As the day went on I heard from a sister in Christ to bring something to do with my house, she heard from The Holy Spirit. Later that evening I heard from my fiancé.. You're going to hear from God tonight. I went back in forth on whether to bring the loan application or the quote representing my first debt free dream and the way I felt about my new home in the beginning when I was full of motivation non-stop! I felt The Lord tell me that that dream wasn't too big for Him and I didn't have to settle for a monthly payment if I would put my trust in Him and give my timelines in my mind to Him! 
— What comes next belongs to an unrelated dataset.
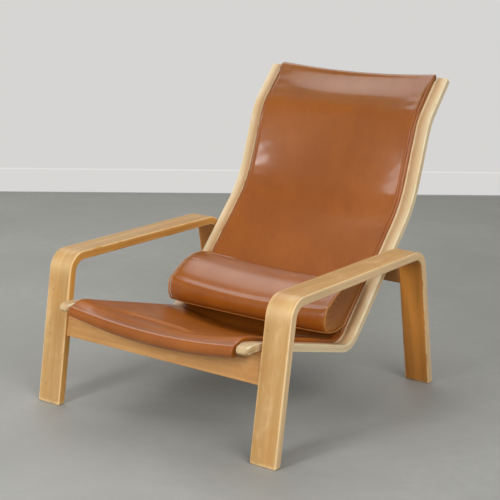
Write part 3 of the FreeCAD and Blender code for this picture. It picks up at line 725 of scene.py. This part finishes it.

At church I indeed did hear word from The Lord that spoke directly to me. The devil will try to bring a plan B there may not be anything wrong with that plan B but if I choose to sit on the Word of God and become immovable there is no plan b!! That morning I 'felt' no hesitation about the loan, I was excited about it! This is a perfect example of why I can't rely on my feelings and I have to go back to the Word and stand on it every time! To say "NO! I'm not moving when plans b, c, and d come along!" If I want the promises that God has for me I will wait for His perfect timing and I will endure with the Word pass my feelings which will  without a doubt lose steam! I am so thankful for this Word and the wisdom/strength (because of relationship with Him) to have made the decision to let the loan go and keep standing on Gods promises! 

A long time confession over my life:
"God is good, He has a good plan for my life! Everything my hand touches prospers and succeeds. I am the head and not the tail, above and not beneath. I will lend to many nations but I never have to borrow!"

❤Put my roots in what God says, not my desire!